Your task is to restate the data word for word.

☆ ☆ ☆ ☆

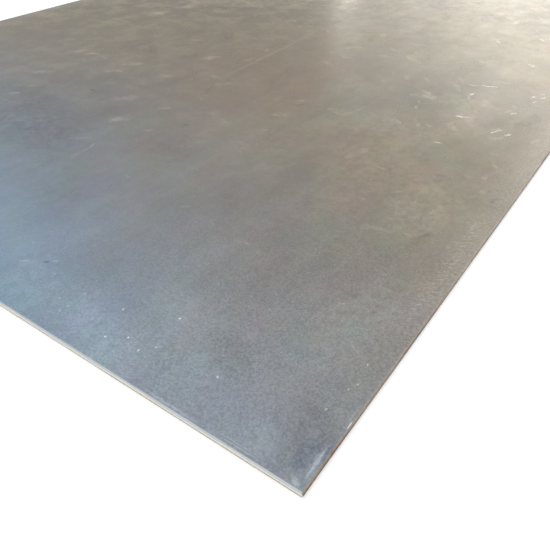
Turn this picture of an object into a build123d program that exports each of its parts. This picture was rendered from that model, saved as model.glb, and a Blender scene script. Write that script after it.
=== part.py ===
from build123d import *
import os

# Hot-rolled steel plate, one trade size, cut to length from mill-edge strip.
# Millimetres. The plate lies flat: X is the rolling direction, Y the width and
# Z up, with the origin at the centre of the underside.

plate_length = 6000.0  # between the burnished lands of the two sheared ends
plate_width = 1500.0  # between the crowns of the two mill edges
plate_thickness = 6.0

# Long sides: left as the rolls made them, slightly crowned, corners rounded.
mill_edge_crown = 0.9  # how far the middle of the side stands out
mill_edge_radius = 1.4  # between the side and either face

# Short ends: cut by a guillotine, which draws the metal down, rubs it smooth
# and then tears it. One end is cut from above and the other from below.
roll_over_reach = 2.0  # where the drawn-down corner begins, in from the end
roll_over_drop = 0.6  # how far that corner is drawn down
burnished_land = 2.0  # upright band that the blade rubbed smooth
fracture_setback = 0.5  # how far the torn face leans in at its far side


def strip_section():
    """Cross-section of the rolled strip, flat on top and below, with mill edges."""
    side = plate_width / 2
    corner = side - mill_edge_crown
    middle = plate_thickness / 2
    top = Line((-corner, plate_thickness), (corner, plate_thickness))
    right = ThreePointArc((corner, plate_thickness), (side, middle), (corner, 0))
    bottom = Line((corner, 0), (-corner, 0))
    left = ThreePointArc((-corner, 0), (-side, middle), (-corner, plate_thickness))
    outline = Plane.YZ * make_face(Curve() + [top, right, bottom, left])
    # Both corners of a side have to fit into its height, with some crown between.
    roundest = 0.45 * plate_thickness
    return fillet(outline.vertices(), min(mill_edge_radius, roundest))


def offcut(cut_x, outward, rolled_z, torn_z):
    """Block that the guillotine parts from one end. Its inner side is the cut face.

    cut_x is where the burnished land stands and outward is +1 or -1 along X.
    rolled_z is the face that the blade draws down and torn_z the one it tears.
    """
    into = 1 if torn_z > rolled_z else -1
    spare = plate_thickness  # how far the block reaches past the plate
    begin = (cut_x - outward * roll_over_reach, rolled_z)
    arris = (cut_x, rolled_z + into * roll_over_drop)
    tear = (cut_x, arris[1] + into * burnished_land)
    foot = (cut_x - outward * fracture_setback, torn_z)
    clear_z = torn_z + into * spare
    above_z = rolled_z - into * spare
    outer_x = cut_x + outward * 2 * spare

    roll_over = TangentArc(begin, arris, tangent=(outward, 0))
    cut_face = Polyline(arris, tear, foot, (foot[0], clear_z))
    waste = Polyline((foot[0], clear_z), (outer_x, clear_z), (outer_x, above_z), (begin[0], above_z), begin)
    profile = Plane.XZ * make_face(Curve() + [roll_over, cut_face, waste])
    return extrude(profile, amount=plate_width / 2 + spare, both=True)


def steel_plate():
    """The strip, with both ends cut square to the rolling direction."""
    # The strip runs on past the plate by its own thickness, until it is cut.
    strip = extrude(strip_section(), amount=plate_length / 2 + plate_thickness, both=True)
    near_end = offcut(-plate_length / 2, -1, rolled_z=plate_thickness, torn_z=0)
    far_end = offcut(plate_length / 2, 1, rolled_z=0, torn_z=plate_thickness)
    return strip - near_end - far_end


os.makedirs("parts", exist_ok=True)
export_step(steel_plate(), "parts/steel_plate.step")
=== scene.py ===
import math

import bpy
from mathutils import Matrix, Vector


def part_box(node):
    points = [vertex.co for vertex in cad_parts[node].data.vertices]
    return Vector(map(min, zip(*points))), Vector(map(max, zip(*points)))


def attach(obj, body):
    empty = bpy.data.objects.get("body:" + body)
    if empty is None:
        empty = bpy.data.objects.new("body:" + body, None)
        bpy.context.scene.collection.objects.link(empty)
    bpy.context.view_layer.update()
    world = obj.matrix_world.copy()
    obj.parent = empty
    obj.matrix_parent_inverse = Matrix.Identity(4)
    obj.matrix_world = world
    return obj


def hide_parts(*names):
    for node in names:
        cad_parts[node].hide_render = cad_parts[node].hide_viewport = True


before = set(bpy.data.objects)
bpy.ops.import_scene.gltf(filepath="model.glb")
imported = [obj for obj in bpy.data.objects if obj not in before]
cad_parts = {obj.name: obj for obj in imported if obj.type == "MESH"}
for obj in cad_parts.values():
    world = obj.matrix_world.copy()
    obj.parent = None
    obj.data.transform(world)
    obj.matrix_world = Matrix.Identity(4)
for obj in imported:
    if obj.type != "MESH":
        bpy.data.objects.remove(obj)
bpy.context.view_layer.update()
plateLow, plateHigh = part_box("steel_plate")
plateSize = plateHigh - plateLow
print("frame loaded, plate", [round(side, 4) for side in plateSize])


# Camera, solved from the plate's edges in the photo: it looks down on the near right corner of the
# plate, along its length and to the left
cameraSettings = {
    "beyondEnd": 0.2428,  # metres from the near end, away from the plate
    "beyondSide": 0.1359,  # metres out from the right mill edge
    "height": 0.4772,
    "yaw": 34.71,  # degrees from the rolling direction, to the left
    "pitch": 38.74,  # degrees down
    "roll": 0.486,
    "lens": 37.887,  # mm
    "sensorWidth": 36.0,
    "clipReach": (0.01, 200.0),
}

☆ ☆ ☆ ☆

__EXPECTED ANSWER__.
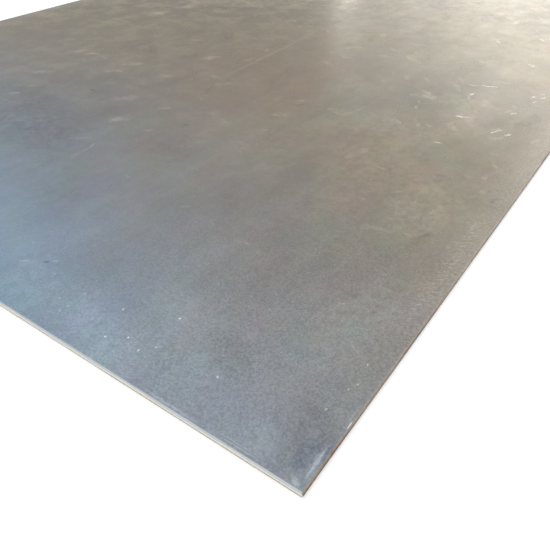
Turn this picture of an object into a build123d program that exports each of its parts. This picture was rendered from that model, saved as model.glb, and a Blender scene script. Write that script after it.
=== part.py ===
from build123d import *
import os

# Hot-rolled steel plate, one trade size, cut to length from mill-edge strip.
# Millimetres. The plate lies flat: X is the rolling direction, Y the width and
# Z up, with the origin at the centre of the underside.

plate_length = 6000.0  # between the burnished lands of the two sheared ends
plate_width = 1500.0  # between the crowns of the two mill edges
plate_thickness = 6.0

# Long sides: left as the rolls made them, slightly crowned, corners rounded.
mill_edge_crown = 0.9  # how far the middle of the side stands out
mill_edge_radius = 1.4  # between the side and either face

# Short ends: cut by a guillotine, which draws the metal down, rubs it smooth
# and then tears it. One end is cut from above and the other from below.
roll_over_reach = 2.0  # where the drawn-down corner begins, in from the end
roll_over_drop = 0.6  # how far that corner is drawn down
burnished_land = 2.0  # upright band that the blade rubbed smooth
fracture_setback = 0.5  # how far the torn face leans in at its far side


def strip_section():
    """Cross-section of the rolled strip, flat on top and below, with mill edges."""
    side = plate_width / 2
    corner = side - mill_edge_crown
    middle = plate_thickness / 2
    top = Line((-corner, plate_thickness), (corner, plate_thickness))
    right = ThreePointArc((corner, plate_thickness), (side, middle), (corner, 0))
    bottom = Line((corner, 0), (-corner, 0))
    left = ThreePointArc((-corner, 0), (-side, middle), (-corner, plate_thickness))
    outline = Plane.YZ * make_face(Curve() + [top, right, bottom, left])
    # Both corners of a side have to fit into its height, with some crown between.
    roundest = 0.45 * plate_thickness
    return fillet(outline.vertices(), min(mill_edge_radius, roundest))


def offcut(cut_x, outward, rolled_z, torn_z):
    """Block that the guillotine parts from one end. Its inner side is the cut face.

    cut_x is where the burnished land stands and outward is +1 or -1 along X.
    rolled_z is the face that the blade draws down and torn_z the one it tears.
    """
    into = 1 if torn_z > rolled_z else -1
    spare = plate_thickness  # how far the block reaches past the plate
    begin = (cut_x - outward * roll_over_reach, rolled_z)
    arris = (cut_x, rolled_z + into * roll_over_drop)
    tear = (cut_x, arris[1] + into * burnished_land)
    foot = (cut_x - outward * fracture_setback, torn_z)
    clear_z = torn_z + into * spare
    above_z = rolled_z - into * spare
    outer_x = cut_x + outward * 2 * spare

    roll_over = TangentArc(begin, arris, tangent=(outward, 0))
    cut_face = Polyline(arris, tear, foot, (foot[0], clear_z))
    waste = Polyline((foot[0], clear_z), (outer_x, clear_z), (outer_x, above_z), (begin[0], above_z), begin)
    profile = Plane.XZ * make_face(Curve() + [roll_over, cut_face, waste])
    return extrude(profile, amount=plate_width / 2 + spare, both=True)


def steel_plate():
    """The strip, with both ends cut square to the rolling direction."""
    # The strip runs on past the plate by its own thickness, until it is cut.
    strip = extrude(strip_section(), amount=plate_length / 2 + plate_thickness, both=True)
    near_end = offcut(-plate_length / 2, -1, rolled_z=plate_thickness, torn_z=0)
    far_end = offcut(plate_length / 2, 1, rolled_z=0, torn_z=plate_thickness)
    return strip - near_end - far_end


os.makedirs("parts", exist_ok=True)
export_step(steel_plate(), "parts/steel_plate.step")
=== scene.py ===
import math

import bpy
from mathutils import Matrix, Vector


def part_box(node):
    points = [vertex.co for vertex in cad_parts[node].data.vertices]
    return Vector(map(min, zip(*points))), Vector(map(max, zip(*points)))


def attach(obj, body):
    empty = bpy.data.objects.get("body:" + body)
    if empty is None:
        empty = bpy.data.objects.new("body:" + body, None)
        bpy.context.scene.collection.objects.link(empty)
    bpy.context.view_layer.update()
    world = obj.matrix_world.copy()
    obj.parent = empty
    obj.matrix_parent_inverse = Matrix.Identity(4)
    obj.matrix_world = world
    return obj


def hide_parts(*names):
    for node in names:
        cad_parts[node].hide_render = cad_parts[node].hide_viewport = True


before = set(bpy.data.objects)
bpy.ops.import_scene.gltf(filepath="model.glb")
imported = [obj for obj in bpy.data.objects if obj not in before]
cad_parts = {obj.name: obj for obj in imported if obj.type == "MESH"}
for obj in cad_parts.values():
    world = obj.matrix_world.copy()
    obj.parent = None
    obj.data.transform(world)
    obj.matrix_world = Matrix.Identity(4)
for obj in imported:
    if obj.type != "MESH":
        bpy.data.objects.remove(obj)
bpy.context.view_layer.update()
plateLow, plateHigh = part_box("steel_plate")
plateSize = plateHigh - plateLow
print("frame loaded, plate", [round(side, 4) for side in plateSize])


# Camera, solved from the plate's edges in the photo: it looks down on the near right corner of the
# plate, along its length and to the left
cameraSettings = {
    "beyondEnd": 0.2428,  # metres from the near end, away from the plate
    "beyondSide": 0.1359,  # metres out from the right mill edge
    "height": 0.4772,
    "yaw": 34.71,  # degrees from the rolling direction, to the left
    "pitch": 38.74,  # degrees down
    "roll": 0.486,
    "lens": 37.887,  # mm
    "sensorWidth": 36.0,
    "clipReach": (0.01, 200.0),
}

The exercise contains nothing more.